**PROBLEM REQUIREMENTS**
From the line with "layOn(addPiece(name, pad, mastic), innerPanel, [sign" to the line with "cad_parts[node].hide_render = cad_parts[node].hide_viewport", both lines included, set down exactly those lines, please, and no others.

**EXERCISE INPUTS**
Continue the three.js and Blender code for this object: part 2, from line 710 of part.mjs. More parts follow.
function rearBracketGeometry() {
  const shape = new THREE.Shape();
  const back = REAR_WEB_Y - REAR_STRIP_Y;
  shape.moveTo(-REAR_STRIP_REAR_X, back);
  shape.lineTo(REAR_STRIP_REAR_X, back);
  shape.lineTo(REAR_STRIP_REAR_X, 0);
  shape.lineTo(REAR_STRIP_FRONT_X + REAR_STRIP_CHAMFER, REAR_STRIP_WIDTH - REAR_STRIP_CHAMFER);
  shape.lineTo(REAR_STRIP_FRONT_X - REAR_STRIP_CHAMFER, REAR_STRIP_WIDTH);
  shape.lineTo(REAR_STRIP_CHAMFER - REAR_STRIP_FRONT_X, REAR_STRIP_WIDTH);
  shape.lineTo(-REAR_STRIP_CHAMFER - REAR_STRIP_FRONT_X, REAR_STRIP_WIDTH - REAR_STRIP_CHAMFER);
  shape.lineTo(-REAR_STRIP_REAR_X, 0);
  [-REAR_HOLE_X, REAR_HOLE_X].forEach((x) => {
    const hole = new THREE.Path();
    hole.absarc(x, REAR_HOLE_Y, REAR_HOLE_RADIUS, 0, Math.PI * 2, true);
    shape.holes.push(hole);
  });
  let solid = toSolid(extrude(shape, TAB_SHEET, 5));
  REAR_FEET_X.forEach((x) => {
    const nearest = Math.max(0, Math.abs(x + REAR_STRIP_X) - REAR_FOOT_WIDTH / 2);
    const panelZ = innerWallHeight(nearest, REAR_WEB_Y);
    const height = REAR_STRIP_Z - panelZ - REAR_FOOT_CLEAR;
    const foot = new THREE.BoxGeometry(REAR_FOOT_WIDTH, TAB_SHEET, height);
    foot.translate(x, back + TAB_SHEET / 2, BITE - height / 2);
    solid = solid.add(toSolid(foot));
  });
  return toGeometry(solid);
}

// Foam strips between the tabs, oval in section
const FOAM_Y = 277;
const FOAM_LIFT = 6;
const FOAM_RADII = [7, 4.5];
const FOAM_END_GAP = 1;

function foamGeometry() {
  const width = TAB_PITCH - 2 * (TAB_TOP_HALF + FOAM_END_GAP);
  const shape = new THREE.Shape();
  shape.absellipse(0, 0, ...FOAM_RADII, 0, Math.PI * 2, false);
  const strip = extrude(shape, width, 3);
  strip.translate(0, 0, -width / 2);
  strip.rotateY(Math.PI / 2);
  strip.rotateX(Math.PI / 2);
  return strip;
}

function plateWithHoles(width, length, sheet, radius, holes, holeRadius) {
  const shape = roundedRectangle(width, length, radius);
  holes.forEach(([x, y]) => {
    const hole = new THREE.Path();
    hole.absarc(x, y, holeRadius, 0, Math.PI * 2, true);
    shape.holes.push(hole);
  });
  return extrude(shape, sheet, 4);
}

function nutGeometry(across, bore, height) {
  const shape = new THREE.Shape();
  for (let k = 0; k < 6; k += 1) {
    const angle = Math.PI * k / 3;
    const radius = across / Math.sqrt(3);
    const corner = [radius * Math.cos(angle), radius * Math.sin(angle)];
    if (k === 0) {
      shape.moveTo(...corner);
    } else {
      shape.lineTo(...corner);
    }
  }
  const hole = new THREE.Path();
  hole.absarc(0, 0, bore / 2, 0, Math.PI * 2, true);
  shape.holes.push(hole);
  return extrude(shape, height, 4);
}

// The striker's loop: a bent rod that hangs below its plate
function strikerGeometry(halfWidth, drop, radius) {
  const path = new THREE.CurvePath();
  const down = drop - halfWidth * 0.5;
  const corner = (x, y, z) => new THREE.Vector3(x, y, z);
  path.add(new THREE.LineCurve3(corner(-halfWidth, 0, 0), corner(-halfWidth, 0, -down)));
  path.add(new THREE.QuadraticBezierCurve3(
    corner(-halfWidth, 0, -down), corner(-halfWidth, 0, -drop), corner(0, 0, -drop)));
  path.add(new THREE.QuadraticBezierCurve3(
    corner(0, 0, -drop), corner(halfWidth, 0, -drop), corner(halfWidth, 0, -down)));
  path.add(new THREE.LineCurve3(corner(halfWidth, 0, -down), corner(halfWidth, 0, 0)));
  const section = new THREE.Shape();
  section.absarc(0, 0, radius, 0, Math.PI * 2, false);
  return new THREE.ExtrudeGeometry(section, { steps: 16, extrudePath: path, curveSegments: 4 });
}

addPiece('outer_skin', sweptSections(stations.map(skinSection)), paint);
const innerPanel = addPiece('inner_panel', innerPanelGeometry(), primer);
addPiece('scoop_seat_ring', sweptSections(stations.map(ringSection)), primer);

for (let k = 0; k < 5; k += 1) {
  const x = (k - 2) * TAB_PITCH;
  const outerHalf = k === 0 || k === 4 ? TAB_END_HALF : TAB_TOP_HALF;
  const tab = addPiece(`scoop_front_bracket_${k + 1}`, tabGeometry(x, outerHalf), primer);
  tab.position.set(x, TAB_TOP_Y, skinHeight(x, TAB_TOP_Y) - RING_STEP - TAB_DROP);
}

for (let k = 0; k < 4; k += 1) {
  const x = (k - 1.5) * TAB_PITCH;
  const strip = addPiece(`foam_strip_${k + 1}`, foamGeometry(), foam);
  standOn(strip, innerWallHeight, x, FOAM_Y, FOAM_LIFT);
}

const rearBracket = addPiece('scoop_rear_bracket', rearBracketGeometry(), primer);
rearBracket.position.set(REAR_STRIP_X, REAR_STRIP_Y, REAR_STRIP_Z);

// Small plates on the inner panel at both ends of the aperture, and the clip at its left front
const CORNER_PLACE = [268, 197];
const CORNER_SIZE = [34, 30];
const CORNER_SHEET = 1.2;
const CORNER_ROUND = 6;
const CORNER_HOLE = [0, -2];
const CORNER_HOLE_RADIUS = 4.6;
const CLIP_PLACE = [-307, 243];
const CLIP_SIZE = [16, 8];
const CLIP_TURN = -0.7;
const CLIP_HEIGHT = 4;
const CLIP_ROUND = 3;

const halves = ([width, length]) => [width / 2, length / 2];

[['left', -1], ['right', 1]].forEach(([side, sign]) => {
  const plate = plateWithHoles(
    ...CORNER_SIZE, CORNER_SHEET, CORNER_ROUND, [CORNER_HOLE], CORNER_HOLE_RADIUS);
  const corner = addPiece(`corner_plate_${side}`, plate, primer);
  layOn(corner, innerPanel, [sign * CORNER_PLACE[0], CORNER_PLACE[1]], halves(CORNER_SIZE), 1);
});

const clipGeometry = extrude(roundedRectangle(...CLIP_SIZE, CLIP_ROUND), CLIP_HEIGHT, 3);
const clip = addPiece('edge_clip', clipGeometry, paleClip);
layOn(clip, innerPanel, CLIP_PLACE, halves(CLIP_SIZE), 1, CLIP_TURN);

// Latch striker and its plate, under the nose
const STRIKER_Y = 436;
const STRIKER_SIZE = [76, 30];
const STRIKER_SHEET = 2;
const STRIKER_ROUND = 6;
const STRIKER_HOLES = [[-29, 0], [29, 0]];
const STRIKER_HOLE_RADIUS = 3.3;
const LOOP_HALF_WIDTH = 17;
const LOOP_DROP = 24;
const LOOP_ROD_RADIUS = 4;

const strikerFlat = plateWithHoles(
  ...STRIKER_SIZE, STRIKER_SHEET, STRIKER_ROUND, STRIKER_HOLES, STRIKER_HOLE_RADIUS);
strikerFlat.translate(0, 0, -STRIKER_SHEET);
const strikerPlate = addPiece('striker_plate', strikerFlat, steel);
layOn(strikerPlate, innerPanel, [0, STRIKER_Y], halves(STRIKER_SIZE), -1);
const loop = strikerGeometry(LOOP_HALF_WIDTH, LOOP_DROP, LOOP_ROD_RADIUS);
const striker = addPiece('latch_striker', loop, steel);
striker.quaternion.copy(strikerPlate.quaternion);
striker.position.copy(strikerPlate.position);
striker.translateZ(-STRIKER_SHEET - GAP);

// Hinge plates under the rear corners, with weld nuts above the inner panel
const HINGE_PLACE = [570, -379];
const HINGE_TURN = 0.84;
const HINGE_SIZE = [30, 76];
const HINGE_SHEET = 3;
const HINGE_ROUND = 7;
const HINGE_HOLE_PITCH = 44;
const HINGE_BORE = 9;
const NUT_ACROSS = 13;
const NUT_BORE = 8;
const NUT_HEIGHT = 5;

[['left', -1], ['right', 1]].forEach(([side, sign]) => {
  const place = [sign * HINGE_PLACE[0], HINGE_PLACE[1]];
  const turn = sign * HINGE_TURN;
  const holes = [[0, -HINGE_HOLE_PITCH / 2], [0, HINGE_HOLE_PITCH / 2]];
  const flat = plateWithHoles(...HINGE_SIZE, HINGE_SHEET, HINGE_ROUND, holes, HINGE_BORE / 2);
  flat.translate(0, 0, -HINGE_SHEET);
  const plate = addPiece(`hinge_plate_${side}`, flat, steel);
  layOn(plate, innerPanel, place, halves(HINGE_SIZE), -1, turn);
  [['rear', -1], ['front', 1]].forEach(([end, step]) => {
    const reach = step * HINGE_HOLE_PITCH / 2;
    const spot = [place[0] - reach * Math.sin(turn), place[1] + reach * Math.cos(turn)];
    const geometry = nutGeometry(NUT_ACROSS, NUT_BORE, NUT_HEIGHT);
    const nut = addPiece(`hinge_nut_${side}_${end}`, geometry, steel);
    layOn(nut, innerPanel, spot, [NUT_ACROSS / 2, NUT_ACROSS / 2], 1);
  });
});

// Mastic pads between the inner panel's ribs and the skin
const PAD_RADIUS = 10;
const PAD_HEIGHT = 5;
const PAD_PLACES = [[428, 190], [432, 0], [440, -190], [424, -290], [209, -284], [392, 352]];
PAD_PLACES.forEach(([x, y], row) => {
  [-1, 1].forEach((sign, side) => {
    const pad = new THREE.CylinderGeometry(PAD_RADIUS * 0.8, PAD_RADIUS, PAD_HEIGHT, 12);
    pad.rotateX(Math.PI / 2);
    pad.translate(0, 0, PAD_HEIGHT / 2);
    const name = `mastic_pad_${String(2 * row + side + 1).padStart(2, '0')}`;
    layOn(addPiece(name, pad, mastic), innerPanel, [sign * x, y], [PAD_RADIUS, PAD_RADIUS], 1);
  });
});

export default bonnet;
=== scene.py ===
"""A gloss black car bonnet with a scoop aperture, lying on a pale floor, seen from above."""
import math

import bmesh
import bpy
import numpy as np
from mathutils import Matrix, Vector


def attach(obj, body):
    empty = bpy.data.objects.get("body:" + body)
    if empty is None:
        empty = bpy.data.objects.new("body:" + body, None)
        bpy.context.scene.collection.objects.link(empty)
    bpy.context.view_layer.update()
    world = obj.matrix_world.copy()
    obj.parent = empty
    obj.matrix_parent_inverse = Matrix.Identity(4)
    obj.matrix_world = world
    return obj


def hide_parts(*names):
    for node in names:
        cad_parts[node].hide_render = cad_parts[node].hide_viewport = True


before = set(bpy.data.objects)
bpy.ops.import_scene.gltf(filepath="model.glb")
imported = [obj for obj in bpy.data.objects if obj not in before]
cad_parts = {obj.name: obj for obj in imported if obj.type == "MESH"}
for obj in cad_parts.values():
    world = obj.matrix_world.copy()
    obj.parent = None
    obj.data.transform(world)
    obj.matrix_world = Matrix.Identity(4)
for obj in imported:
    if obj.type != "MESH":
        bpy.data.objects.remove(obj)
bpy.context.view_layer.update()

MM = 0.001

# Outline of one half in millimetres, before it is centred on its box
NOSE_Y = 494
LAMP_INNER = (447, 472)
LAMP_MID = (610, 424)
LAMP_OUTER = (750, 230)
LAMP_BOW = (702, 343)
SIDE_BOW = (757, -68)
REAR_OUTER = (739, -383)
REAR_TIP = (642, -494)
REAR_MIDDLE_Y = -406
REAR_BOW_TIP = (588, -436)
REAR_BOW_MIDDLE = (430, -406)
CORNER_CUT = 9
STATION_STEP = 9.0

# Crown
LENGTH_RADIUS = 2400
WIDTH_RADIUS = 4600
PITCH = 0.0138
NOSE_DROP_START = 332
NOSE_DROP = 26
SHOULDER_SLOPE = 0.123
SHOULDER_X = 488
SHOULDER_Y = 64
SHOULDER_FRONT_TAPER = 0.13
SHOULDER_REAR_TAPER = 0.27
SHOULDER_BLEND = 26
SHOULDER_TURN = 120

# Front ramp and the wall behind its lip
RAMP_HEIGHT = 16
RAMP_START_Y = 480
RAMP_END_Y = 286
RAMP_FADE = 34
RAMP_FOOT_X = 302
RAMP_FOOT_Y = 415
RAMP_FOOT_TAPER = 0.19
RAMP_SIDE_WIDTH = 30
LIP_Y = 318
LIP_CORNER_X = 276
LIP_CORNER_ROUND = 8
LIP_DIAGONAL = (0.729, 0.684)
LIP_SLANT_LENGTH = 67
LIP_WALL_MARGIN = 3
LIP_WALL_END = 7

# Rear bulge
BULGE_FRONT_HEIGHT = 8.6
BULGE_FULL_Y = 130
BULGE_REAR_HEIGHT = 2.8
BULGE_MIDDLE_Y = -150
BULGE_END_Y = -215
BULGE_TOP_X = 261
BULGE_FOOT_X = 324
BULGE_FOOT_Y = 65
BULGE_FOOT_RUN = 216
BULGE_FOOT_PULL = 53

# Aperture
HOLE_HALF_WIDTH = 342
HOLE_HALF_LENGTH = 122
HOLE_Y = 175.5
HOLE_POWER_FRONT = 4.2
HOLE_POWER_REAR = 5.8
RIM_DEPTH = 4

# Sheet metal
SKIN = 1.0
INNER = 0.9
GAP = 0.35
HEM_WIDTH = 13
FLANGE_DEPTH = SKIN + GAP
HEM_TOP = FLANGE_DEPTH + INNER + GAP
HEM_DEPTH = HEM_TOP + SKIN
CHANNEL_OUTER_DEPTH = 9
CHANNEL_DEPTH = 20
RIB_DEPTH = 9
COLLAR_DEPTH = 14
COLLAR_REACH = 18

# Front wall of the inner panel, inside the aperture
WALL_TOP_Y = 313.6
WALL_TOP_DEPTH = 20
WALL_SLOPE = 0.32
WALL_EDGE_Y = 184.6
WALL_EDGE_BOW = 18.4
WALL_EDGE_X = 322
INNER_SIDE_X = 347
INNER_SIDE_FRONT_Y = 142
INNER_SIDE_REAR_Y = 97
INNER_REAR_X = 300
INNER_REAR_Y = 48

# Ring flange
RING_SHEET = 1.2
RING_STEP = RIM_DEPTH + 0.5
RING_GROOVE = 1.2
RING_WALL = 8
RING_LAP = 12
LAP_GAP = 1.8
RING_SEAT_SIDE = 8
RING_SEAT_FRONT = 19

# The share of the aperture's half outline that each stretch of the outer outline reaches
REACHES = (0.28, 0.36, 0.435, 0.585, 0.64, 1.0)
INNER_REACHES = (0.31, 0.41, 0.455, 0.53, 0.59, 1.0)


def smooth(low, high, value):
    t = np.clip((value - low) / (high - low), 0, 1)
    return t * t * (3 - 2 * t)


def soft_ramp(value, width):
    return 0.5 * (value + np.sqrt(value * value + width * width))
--
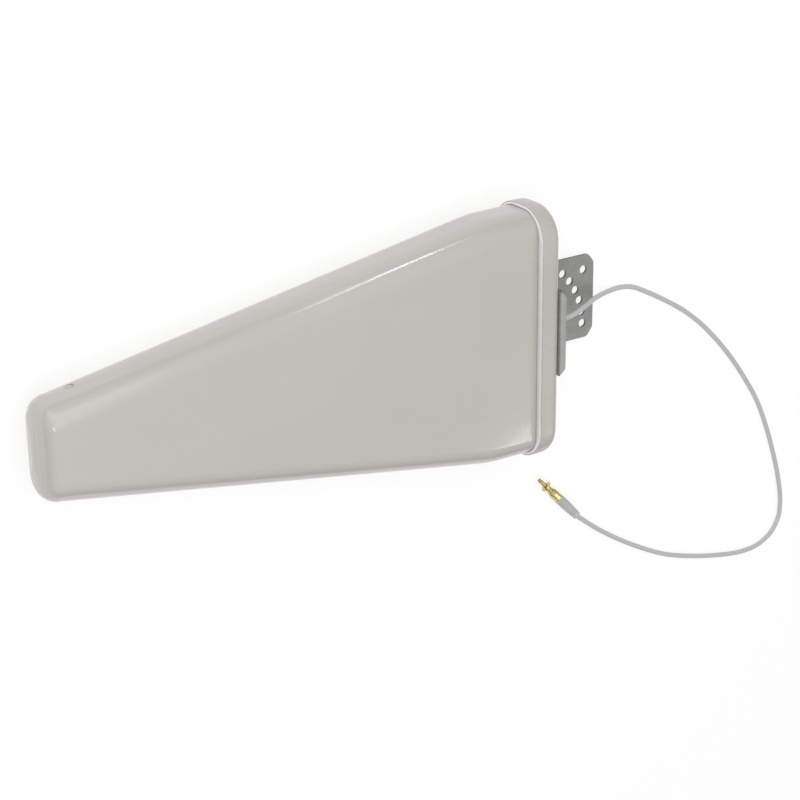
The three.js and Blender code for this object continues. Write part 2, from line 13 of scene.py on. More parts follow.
---
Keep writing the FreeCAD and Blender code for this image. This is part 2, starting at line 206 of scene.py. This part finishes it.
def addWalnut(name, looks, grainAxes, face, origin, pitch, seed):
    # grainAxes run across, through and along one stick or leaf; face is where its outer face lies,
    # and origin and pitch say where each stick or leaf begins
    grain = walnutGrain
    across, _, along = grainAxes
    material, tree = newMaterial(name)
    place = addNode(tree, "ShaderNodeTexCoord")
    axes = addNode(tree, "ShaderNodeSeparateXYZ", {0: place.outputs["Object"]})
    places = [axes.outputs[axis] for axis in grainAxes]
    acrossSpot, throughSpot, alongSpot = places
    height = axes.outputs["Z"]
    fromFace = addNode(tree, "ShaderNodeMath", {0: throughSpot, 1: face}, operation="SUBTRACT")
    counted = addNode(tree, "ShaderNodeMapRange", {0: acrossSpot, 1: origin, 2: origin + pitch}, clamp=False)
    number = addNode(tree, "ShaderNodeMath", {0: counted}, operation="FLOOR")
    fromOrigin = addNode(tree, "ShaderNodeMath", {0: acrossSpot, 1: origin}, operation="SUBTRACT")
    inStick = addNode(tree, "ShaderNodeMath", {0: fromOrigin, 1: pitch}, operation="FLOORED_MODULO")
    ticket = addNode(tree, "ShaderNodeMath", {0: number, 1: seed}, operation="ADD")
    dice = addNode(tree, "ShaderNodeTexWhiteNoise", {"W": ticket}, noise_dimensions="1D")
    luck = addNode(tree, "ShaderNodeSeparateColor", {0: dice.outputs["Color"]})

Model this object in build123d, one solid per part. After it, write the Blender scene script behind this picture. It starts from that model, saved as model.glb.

**TASK ANSWER**
    layOn(addPiece(name, pad, mastic), innerPanel, [sign * x, y], [PAD_RADIUS, PAD_RADIUS], 1);
  });
});

export default bonnet;
=== scene.py ===
"""A gloss black car bonnet with a scoop aperture, lying on a pale floor, seen from above."""
import math

import bmesh
import bpy
import numpy as np
from mathutils import Matrix, Vector


def attach(obj, body):
    empty = bpy.data.objects.get("body:" + body)
    if empty is None:
        empty = bpy.data.objects.new("body:" + body, None)
        bpy.context.scene.collection.objects.link(empty)
    bpy.context.view_layer.update()
    world = obj.matrix_world.copy()
    obj.parent = empty
    obj.matrix_parent_inverse = Matrix.Identity(4)
    obj.matrix_world = world
    return obj


def hide_parts(*names):
    for node in names:
        cad_parts[node].hide_render = cad_parts[node].hide_viewport = True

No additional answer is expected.